The 1615 edict contains the core of the shogunate's philosophy regarding samurai codes of conduct. Similar policies would be imposed upon commoners as well, reissued and reinforced many times over the course of the Edo period.

Several items concern the need for frugality, a concept central to Confucian notions of proper governance. Others relate to sumptuary law, requiring people of certain stations to present themselves as such, in their dress, their modes of transportation, and in other ways.

Some items were included to prevent the formation of alliances against the shogunate, for example, the items regarding social interactions between domains and marriages among the daimyō families. The fudai daimyō bore less power, were more trusted by the shogunate, and could be easily punished by having their domains and privileges rescinded.

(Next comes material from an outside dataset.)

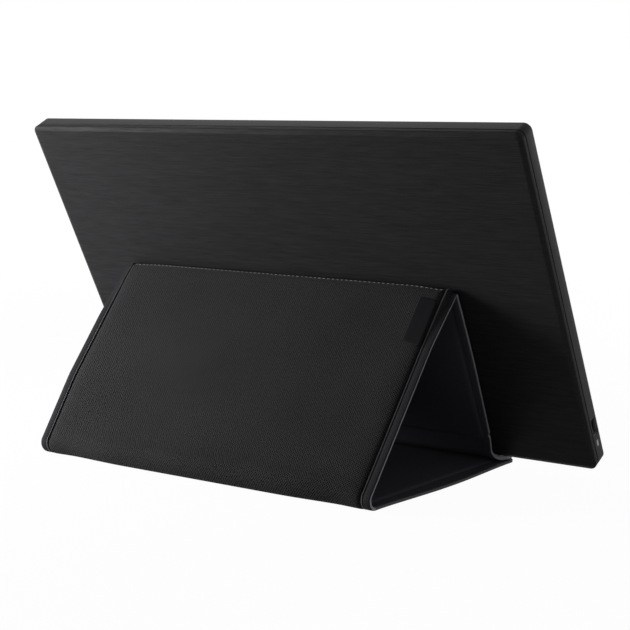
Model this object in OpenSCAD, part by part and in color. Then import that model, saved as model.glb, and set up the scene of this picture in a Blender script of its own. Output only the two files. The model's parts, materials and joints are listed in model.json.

However, the tozama daimyō were far more powerful and less trusted and the shogunate lacked the strength to directly impose by force its policies within the tozama domains and rightfully feared the military potential of an alliance between multiple tozama domains.

Regulations regarding the construction, expansion, and repair of fortifications also serve to prevent the build-up of military power that could be used against the shogunate, as does a reference to the policy of sankin-kōtai, by which daimyō were required to make elaborate pilgrimages to Edo regularly, to present themselves for service.

==Promulgated in 1635==
The edicts were reissued in 1629, and again in 1635, by the third Tokugawa shogun, Iemitsu. The new edicts made clear the shogunate's authority and its desire to assert control. Though there were many changes in this third promulgation, most of the stipulations were simply elaborations on the same themes. Daimyō were banned from quarreling, from forming alliances and parties, and from swearing oaths to one another. The system of sankin kōtai was more fully established at this time and described more specifically in the edict. Sumptuary regulations were elaborated upon.

This year is also quite significant for the implementation of a number of policies which can be grouped under the term kaikin (maritime prohibitions), and which are sometimes referred to as the Sakoku Edicts. Though the restrictions against overseas travel are not themselves mentioned in the 1635 version of the buke shohatto, a number of related policies regarding domestic travel and religion are described.

Some of the new stipulations were as follows:
1. Care must be taken to maintain roads, boats, bridges, and docks in order to facilitate swift communications.
2. Private toll barriers and embargoes are forbidden, as is the elimination of existing ferry routes.
3. Ships which can carry over 500 koku are forbidden to be constructed.
4. Lands owned by Shinto shrines and Buddhist temples must not be taken away from them.
5. Christianity is forbidden.

==Later promulgations==
The edicts were reissued upon the succession of each of the shōguns. The promulgations under Tokugawa Ietsuna, Tokugawa Tsunayoshi, and Tokugawa Ienobu in 1663, 1683, and 1710 respectively saw significant stylistic changes, though with relatively minor amendments of substance. Among the new stipulations were bans on junshi (ritual suicide following the death of one's lord), abuses of power, the acceptance of bribes, and the suppression of popular opinion, along with stipulations regarding the proper succession of daimyōs within a clan or domain.

The following seven shōguns reissued the buke shohatto in its 1683 form, with only the most minor of stylistic changes. Though these were once pronounced along with the Shoshi hatto (laws for samurai), the latter became largely obsolete after 1683 and was absorbed into the wider body of shogunal orders and prohibitions (the kinrei-ko).